Cette simple formalité de « publication » fait débat car elle ne permet pas en tant que tel de s’assurer d’une véritable participation du public.
Or, en raison de la hiérarchie des normes, le droit national réglementaire et technique doit respecter les textes de rang supérieur, en l’occurrence :
– l’article 7 de la Charte de l’environnement, qui a valeur constitutionnel
– mais aussi l’article 8 de la Convention d’Aarhus du 25 juin 1998
C’est dans ce contexte que l’Association FNE a soulevé devant le Conseil d’Etat une question prioritaire de constitutionnalité (QPC), à l’occasion d’un recours dirigé contre l’arrêté ministériel du 18 novembre 2011 relatif au recyclage des mâchefers.
Le Conseil d’Etat a jugé que la question était pertinente et l’a transmise au Conseil constitutionnel le 17 avril 2012.

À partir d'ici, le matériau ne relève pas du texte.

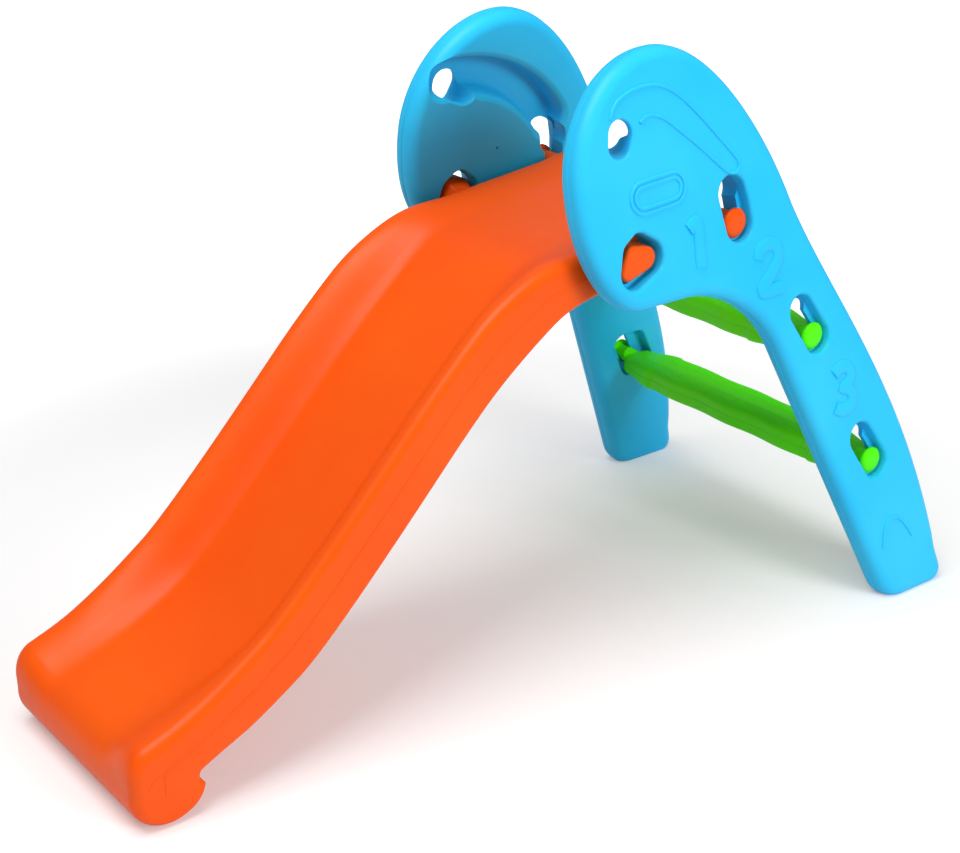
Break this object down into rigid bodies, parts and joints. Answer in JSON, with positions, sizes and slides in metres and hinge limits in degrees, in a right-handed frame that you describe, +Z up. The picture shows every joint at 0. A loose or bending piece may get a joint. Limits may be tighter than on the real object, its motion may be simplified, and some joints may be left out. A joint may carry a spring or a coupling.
{
  "type": "toddler's indoor slide",
  "caption": "Toddler's slide with an orange moulded chute, two sky-blue side panels and green climbing steps that hook together on moulded knobs.",
  "frame": {"origin": "on the floor, in the middle of the length and of the width", "axes": "+X from the chute's foot to the ladder, +Y from the left panel to the right panel, +Z up"},
  "size_m": [1.0858, 0.5444, 0.7141],
  "materials": {
    "sky_blue_plastic": "satin moulded HDPE",
    "orange_plastic": "satin moulded HDPE",
    "lime_green_plastic": "satin moulded HDPE"
  },
  "bodies": {
    "side_panels": {"left_side_panel": "sky_blue_plastic", "right_side_panel": "sky_blue_plastic"},
    "chute": {"chute": "orange_plastic"},
    "upper_step": {"upper_step": "lime_green_plastic"},
    "lower_step": {"lower_step": "lime_green_plastic"}
  },
  "joints": [
    {"name": "chute_swing", "type": "hinge", "parent": "side_panels", "child": "chute", "pos_m": [0.0781, 0, 0.495], "axis": [0, -1, 0], "range_deg": [0, 14]},
    {"name": "upper_step_lift", "type": "slide", "parent": "side_panels", "child": "upper_step", "axis": [-0.5287, 0, 0.8488], "range_m": [0, 0.038]},
    {"name": "lower_step_lift", "type": "slide", "parent": "side_panels", "child": "lower_step", "axis": [-0.5287, 0, 0.8488], "range_m": [0, 0.038]}
  ]
}
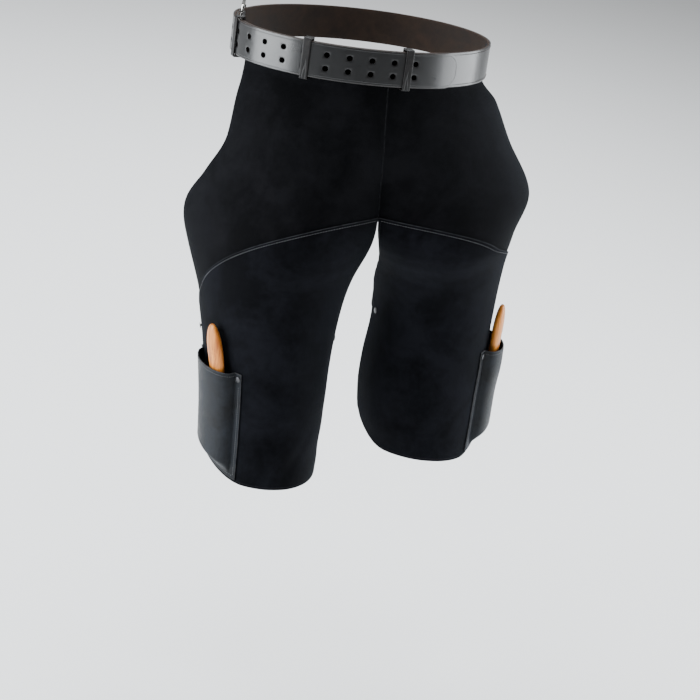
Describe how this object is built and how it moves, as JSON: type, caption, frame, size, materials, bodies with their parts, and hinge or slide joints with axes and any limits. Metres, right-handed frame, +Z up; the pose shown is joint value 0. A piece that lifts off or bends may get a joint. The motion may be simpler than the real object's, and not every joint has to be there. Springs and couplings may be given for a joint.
{
  "type": "farrier work apron",
  "caption": "Split-leg suede work apron on a wide punched waist belt, with leg straps and a hoof knife in a leather pocket on each thigh.",
  "frame": {"origin": "middle of the waist belt, at half its height", "axes": "+Z up the wearer, front of the apron faces -Y, the wearer's right is -X"},
  "size_m": [0.5124, 0.3341, 0.6704],
  "materials": {
    "suede": "napped suede side, matt",
    "patch_suede": "napped suede side, matt, a little darker",
    "smooth_leather": "smooth grain side, satin",
    "belt_leather": "smooth grain side, waxed and glossy",
    "lining_leather": "undyed edge and flesh side, brown-black",
    "nickel": "nickel plate, polished",
    "dark_steel": "blackened steel",
    "wood": "oiled and varnished, honey orange",
    "blade_steel": "ground steel",
    "brass": "polished flush",
    "webbing": "woven webbing, matt",
    "black_plastic": "moulded, fine matt grain"
  },
  "bodies": {
    "apron": {"belt_outer": "belt_leather", "belt_lining": "lining_leather", "keeper_right_hip": "belt_leather", "keeper_right_front": "belt_leather", "keeper_left_front": "belt_leather", "buckle_frame": "nickel", "belt_rivet_1": "dark_steel", "belt_rivet_2": "dark_steel", "belt_rivet_3": "dark_steel", "belt_rivet_4": "dark_steel", "front_panel_right": "suede", "leg_patch_right": "patch_suede", "front_panel_left": "suede", "leg_patch_left": "patch_suede", "centre_seam_tape": "smooth_leather", "knife_pocket_right": "smooth_leather", "pocket_rivet_front_right": "dark_steel", "pocket_rivet_rear_right": "dark_steel", "knife_pocket_left": "smooth_leather", "pocket_rivet_front_left": "dark_steel", "pocket_rivet_rear_left": "dark_steel", "leg_strap_outer_right": "webbing", "strap_rivet_outer_right": "dark_steel", "leg_strap_inner_right": "webbing", "strap_rivet_inner_right": "dark_steel", "strap_buckle_socket_right": "black_plastic", "strap_buckle_plug_right": "black_plastic", "leg_strap_outer_left": "webbing", "strap_rivet_outer_left": "dark_steel", "leg_strap_inner_left": "webbing", "strap_rivet_inner_left": "dark_steel", "strap_buckle_socket_left": "black_plastic", "strap_buckle_plug_left": "black_plastic"},
    "knife_right": {"knife_handle_right": "wood", "knife_blade_right": "blade_steel", "knife_pin_lower_right": "brass", "knife_pin_upper_right": "brass"},
    "knife_left": {"knife_handle_left": "wood", "knife_blade_left": "blade_steel", "knife_pin_lower_left": "brass", "knife_pin_upper_left": "brass"},
    "prong_upper": {"buckle_prong_upper": "nickel"},
    "prong_lower": {"buckle_prong_lower": "nickel"},
    "roller": {"buckle_roller": "nickel"}
  },
  "joints": [
    {"name": "knife_slide_right", "type": "slide", "parent": "apron", "child": "knife_right", "axis": [-0.1776, -0.0344, 0.9835], "range_m": [0, 0.122]},
    {"name": "knife_slide_left", "type": "slide", "parent": "apron", "child": "knife_left", "axis": [0.0389, -0.0233, 0.999], "range_m": [0, 0.122]},
    {"name": "prong_upper_turn", "type": "hinge", "parent": "apron", "child": "prong_upper", "pos_m": [-0.16732, 0.05105, 0], "axis": [0, 0, 1], "range_deg": [0, 12]},
    {"name": "prong_lower_turn", "type": "hinge", "parent": "apron", "child": "prong_lower", "pos_m": [-0.16732, 0.05105, 0], "axis": [0, 0, 1], "range_deg": [0, 12]},
    {"name": "roller_spin", "type": "hinge", "parent": "apron", "child": "roller", "pos_m": [-0.15422, 0.1001, 0], "axis": [0, 0, 1], "continuous": true}
  ]
}
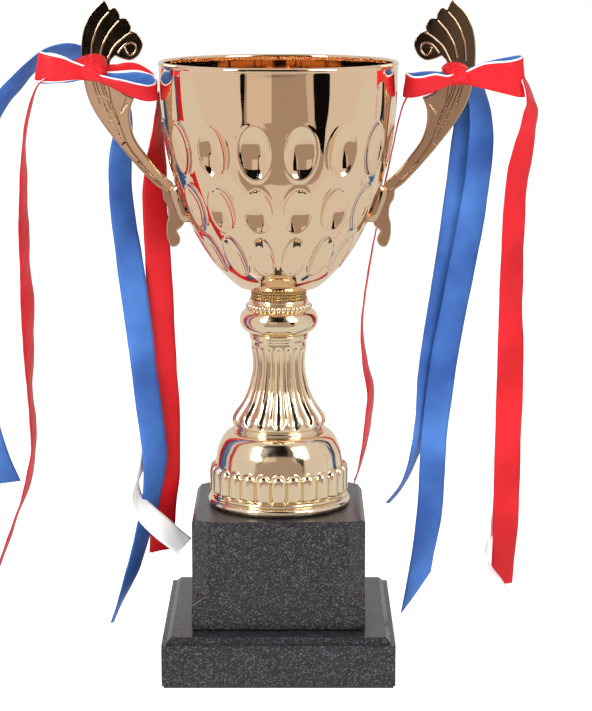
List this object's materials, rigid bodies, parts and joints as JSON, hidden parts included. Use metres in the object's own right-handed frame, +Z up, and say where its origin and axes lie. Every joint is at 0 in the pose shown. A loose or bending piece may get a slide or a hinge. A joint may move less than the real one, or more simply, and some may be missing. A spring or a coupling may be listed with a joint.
{
  "type": "cup trophy",
  "caption": "Cup trophy: dimpled gold bowl with two scroll handles tied with ribbon bows, fluted stem, domed foot and a stepped black plinth.",
  "frame": {"origin": "centre of the plinth's underside, on the surface that the trophy stands on", "axes": "+Z up along the cup's axis, -Y is the trophy's front, +X to the right seen from the front"},
  "size_m": [0.2494, 0.1028, 0.2894],
  "materials": {
    "gold": "polished, pale gold plating",
    "gold_deep": "polished, deeper gold",
    "steel": "zinc-plated",
    "weight": "dark primer",
    "black_plastic": "black with fine silver speckle",
    "board": "hardboard",
    "felt": "felt",
    "ribbon_red": "satin",
    "ribbon_white": "satin",
    "ribbon_blue": "satin"
  },
  "bodies": {
    "root": {"cup_bowl": "gold", "handle_left": "gold", "handle_right": "gold", "handle_screws": "steel", "handle_washers": "steel", "bowl_washer": "steel", "rod_cap_nut": "steel", "bowl_collar": "gold_deep", "stem_knob": "gold", "stem_column": "gold", "dome_foot": "gold", "tie_rod": "steel", "block_washer": "steel", "rod_nut": "steel", "plinth_block": "black_plastic", "plinth_base": "black_plastic", "base_screws": "steel", "base_weight": "weight", "weight_screws": "steel", "bottom_board": "board", "board_screws": "steel", "base_felt": "felt", "left_bow_knot": "ribbon_red", "left_ribbon_red": "ribbon_red", "left_ribbon_white": "ribbon_white", "left_ribbon_blue": "ribbon_blue", "right_bow_knot": "ribbon_red", "right_ribbon_red": "ribbon_red", "right_ribbon_white": "ribbon_white", "right_ribbon_blue": "ribbon_blue"}
  },
  "joints": []
}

En effet, la question répond aux 3 conditions fixées par la loi organique du Conseil constitutionnel : la disposition contestée est applicable au recours engagé contre l’arrêté mâchefers, elle n’a pas déjà été déclarée conforme à la constitution et elle présente un caractère sérieux.
C’est parfaitement le cas dès lors que le Conseil constitutionnel a déjà jugé anticonstitutionnelles – pour les mêmes motifs – les dispositions du Code de l’environnement relatives aux ICPE soumises à enregistrement, lord d’une décision du 14 octobre 2011 rendue sur une saisine de la même association. Les dispositions contestées sont quasiment les mêmes et les sages ont déjà jugés que « l’existence d’une publication ne suffit pas à assurer la reconnaissance du recueil des observations du public ».
En effet, qu’en est-il de la participation du public dès lors que, par exemple, la loi ne prévoit pas que ses observations soient consignées ni mêmes recueillies et transmises ?
Mais les conséquences pourraient cette fois-ci s’avérer bien plus catastrophiques pour le Ministère de l’environnement.
Ce sont tous les arrêtés-types pris en matière d’ICPE qui sont en cause, dès lors que la législation est lapidaire sur la participation du public, et qui pourraient par conséquent être déclarés illégaux par effet domino.
La décision du Conseil Constitutionnel est attendue sous 3 mois.